┌─ Material supplied

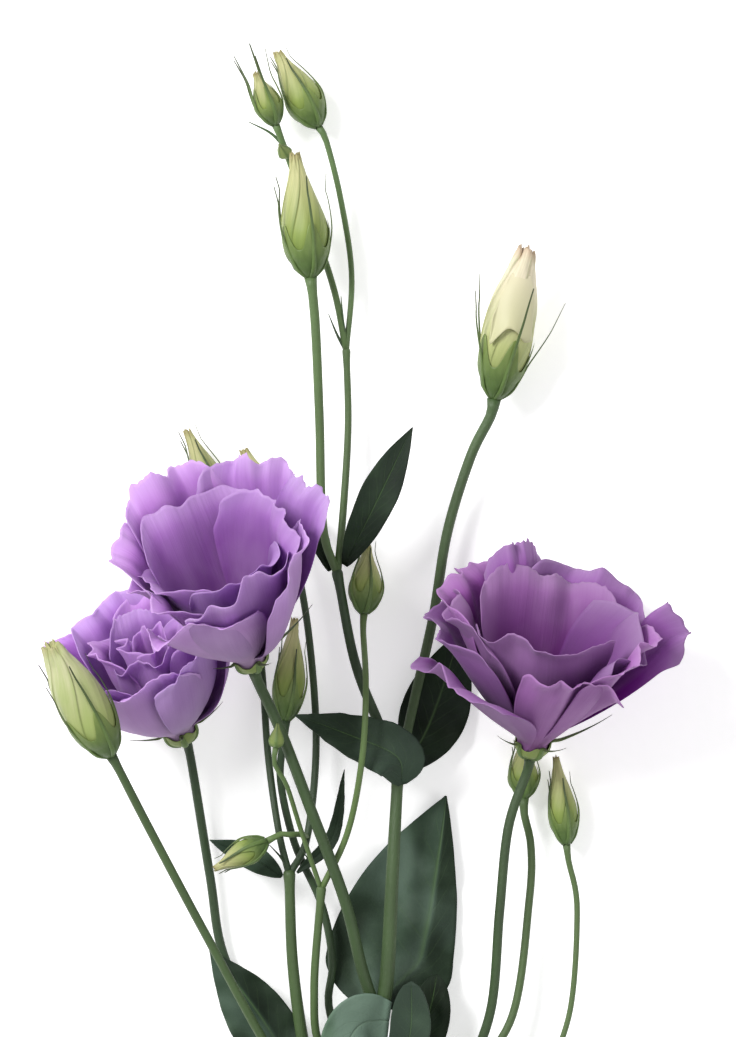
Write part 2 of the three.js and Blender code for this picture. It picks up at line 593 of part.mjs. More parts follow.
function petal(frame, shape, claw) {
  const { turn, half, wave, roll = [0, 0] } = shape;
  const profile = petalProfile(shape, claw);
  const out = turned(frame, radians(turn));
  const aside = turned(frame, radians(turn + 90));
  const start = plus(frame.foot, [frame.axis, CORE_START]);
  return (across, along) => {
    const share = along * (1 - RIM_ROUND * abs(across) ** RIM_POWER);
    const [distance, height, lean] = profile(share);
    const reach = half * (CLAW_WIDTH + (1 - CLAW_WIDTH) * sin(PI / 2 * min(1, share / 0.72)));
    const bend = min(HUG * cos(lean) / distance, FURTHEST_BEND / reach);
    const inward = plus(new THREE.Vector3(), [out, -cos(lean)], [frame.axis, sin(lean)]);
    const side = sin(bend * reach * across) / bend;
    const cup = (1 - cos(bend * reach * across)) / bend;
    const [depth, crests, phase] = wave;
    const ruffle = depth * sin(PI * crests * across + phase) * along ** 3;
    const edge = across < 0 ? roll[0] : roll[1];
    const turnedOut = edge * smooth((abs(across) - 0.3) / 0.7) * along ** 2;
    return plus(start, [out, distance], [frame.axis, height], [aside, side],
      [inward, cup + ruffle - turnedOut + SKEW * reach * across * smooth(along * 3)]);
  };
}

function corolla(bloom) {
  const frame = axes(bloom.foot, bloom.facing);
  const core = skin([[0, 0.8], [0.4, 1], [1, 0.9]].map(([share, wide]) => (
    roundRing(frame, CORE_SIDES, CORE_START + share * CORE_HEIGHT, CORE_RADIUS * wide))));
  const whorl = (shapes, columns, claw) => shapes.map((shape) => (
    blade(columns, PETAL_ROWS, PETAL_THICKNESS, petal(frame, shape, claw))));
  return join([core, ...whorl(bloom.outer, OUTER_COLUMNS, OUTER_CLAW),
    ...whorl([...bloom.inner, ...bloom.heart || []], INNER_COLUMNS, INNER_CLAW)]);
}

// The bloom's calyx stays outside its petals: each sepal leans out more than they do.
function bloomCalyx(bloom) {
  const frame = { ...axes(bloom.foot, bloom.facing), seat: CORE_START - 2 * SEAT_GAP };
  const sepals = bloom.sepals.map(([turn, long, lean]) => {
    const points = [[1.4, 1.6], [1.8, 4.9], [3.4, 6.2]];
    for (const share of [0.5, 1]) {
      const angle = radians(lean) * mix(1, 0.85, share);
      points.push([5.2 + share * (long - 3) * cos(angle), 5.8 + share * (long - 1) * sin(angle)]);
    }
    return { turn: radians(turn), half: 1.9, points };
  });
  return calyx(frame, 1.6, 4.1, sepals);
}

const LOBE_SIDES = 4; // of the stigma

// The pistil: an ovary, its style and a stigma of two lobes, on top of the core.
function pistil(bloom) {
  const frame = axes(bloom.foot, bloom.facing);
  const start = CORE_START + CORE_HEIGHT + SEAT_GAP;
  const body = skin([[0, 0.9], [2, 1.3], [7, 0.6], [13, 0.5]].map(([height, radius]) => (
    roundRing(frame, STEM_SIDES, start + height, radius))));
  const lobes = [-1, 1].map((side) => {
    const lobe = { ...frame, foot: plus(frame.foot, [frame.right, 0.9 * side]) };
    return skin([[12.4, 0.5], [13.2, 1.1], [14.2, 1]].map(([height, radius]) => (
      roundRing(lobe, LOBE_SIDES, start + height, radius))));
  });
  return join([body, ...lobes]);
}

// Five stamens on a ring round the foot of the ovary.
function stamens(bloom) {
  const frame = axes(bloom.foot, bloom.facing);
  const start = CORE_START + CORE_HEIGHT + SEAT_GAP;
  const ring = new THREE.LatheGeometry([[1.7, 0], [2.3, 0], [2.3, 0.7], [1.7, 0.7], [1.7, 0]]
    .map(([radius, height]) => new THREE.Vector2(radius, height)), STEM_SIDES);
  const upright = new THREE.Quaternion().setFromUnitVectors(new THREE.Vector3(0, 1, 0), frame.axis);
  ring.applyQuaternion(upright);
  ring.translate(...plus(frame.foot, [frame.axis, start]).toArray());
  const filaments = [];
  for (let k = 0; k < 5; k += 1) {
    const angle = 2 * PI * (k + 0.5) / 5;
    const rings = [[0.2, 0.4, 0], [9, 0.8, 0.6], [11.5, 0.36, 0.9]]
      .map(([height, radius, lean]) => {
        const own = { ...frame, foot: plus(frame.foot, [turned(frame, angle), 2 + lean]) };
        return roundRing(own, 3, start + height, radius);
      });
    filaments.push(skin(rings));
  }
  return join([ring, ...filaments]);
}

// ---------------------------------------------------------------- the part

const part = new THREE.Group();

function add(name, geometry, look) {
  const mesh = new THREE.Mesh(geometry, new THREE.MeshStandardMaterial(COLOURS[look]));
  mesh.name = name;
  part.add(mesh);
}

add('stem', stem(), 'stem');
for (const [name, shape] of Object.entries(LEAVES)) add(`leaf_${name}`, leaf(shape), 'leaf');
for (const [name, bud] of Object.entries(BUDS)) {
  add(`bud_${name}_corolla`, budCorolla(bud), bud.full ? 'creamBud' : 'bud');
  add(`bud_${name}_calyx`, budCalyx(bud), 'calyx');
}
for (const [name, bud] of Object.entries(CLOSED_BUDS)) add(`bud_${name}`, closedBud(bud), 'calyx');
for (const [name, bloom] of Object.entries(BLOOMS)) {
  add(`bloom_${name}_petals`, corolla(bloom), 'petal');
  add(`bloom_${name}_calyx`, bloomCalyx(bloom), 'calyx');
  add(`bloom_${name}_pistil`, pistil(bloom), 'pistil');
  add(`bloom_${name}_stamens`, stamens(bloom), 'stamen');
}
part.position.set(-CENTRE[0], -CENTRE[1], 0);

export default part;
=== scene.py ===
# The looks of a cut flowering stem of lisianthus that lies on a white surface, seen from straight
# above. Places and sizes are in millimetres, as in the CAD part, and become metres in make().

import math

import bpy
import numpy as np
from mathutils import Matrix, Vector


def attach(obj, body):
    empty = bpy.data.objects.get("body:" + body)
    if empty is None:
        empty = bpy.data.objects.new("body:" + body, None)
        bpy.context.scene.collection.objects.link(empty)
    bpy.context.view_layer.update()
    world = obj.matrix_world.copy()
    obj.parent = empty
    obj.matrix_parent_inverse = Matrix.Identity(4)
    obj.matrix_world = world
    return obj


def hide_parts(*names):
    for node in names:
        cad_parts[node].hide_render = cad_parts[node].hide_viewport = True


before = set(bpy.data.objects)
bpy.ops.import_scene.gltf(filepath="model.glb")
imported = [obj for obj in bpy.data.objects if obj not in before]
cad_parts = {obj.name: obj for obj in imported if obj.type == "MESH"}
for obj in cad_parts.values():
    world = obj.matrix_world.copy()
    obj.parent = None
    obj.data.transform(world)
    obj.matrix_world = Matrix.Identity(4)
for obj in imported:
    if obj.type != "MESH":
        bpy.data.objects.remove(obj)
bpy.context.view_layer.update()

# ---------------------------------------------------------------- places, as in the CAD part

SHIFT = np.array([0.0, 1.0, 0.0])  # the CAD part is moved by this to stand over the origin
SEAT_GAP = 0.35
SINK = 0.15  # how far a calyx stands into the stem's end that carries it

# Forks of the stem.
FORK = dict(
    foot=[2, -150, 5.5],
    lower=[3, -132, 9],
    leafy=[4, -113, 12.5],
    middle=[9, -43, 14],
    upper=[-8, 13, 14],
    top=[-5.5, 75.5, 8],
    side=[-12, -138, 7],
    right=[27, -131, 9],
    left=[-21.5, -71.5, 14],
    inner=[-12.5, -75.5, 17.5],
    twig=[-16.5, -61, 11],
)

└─
┌─ Material supplied

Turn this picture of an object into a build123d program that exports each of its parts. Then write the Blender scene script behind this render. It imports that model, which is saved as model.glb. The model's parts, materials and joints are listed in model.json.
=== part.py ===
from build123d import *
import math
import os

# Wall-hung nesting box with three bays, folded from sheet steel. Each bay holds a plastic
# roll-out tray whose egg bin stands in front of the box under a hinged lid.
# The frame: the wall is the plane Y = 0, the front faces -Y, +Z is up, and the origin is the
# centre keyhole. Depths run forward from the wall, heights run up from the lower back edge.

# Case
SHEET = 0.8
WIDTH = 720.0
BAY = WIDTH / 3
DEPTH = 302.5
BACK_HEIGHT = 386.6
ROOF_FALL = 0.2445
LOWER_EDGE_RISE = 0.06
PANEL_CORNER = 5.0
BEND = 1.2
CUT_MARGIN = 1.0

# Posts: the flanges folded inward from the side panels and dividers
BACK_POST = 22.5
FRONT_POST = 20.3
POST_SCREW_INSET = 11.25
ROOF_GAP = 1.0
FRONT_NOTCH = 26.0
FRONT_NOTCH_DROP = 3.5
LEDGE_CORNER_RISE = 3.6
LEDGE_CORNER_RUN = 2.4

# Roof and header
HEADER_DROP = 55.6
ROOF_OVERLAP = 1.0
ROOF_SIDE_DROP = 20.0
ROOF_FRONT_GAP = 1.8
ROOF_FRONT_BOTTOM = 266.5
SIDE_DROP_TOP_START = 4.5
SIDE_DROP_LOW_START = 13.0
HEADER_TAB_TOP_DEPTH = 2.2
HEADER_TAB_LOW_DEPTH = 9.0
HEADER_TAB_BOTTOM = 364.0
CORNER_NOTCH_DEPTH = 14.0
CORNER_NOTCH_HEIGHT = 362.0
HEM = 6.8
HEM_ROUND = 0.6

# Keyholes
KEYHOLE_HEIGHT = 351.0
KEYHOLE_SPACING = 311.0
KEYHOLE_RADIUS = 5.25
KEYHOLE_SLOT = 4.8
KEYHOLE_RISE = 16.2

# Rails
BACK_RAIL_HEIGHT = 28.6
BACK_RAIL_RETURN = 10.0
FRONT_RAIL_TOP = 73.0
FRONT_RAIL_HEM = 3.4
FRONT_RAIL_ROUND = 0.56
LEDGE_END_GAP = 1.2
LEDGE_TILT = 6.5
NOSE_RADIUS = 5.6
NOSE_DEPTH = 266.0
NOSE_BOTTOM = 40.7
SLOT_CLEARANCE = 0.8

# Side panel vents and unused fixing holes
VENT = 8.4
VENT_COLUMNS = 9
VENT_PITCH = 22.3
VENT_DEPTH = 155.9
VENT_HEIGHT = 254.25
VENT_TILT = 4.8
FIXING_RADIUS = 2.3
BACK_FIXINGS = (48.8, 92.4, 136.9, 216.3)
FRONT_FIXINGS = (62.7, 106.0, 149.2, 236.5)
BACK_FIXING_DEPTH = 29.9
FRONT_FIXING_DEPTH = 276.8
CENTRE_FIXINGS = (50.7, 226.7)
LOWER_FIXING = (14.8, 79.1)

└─
┌─ Material supplied

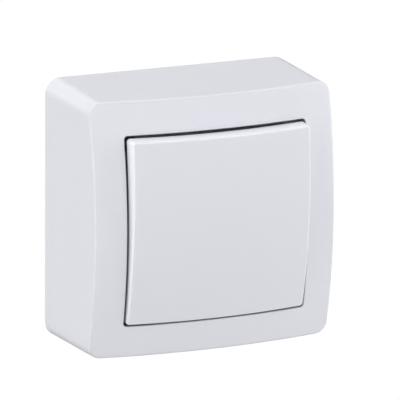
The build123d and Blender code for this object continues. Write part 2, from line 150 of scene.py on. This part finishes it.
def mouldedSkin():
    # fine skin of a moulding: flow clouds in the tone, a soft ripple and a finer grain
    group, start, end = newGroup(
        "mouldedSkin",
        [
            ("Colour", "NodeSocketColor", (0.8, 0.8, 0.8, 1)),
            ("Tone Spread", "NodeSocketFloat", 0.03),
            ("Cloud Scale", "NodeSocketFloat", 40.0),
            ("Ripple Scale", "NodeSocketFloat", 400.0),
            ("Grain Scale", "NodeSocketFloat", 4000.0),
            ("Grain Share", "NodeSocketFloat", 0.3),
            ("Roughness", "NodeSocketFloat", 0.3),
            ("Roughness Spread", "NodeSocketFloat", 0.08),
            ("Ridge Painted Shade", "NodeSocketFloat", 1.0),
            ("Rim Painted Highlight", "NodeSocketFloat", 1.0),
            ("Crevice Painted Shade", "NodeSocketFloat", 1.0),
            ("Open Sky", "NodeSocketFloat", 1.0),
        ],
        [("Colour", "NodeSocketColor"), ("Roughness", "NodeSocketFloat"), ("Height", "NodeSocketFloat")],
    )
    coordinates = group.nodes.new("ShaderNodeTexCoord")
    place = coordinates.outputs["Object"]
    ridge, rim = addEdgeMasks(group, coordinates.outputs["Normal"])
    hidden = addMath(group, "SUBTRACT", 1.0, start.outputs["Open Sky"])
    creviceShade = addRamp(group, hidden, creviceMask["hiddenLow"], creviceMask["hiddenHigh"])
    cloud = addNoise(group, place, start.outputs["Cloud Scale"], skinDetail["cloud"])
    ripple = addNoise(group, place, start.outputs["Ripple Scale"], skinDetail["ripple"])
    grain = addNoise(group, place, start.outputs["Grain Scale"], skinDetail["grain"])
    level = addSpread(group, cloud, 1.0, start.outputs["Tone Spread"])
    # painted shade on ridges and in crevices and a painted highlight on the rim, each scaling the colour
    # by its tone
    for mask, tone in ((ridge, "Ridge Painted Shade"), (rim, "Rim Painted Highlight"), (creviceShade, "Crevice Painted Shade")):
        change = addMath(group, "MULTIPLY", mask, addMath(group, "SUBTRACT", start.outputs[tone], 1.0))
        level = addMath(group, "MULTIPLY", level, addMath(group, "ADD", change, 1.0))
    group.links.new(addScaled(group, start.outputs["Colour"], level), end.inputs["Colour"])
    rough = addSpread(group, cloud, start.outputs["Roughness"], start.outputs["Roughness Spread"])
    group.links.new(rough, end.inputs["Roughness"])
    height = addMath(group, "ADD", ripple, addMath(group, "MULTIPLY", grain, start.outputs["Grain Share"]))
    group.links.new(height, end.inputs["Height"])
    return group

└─

Stated goal: Search the entries for the word "imported" and pick out every line that holds it.

Answer to the task:
imported = [obj for obj in bpy.data.objects if obj not in before]
cad_parts = {obj.name: obj for obj in imported if obj.type == "MESH"}
for obj in imported:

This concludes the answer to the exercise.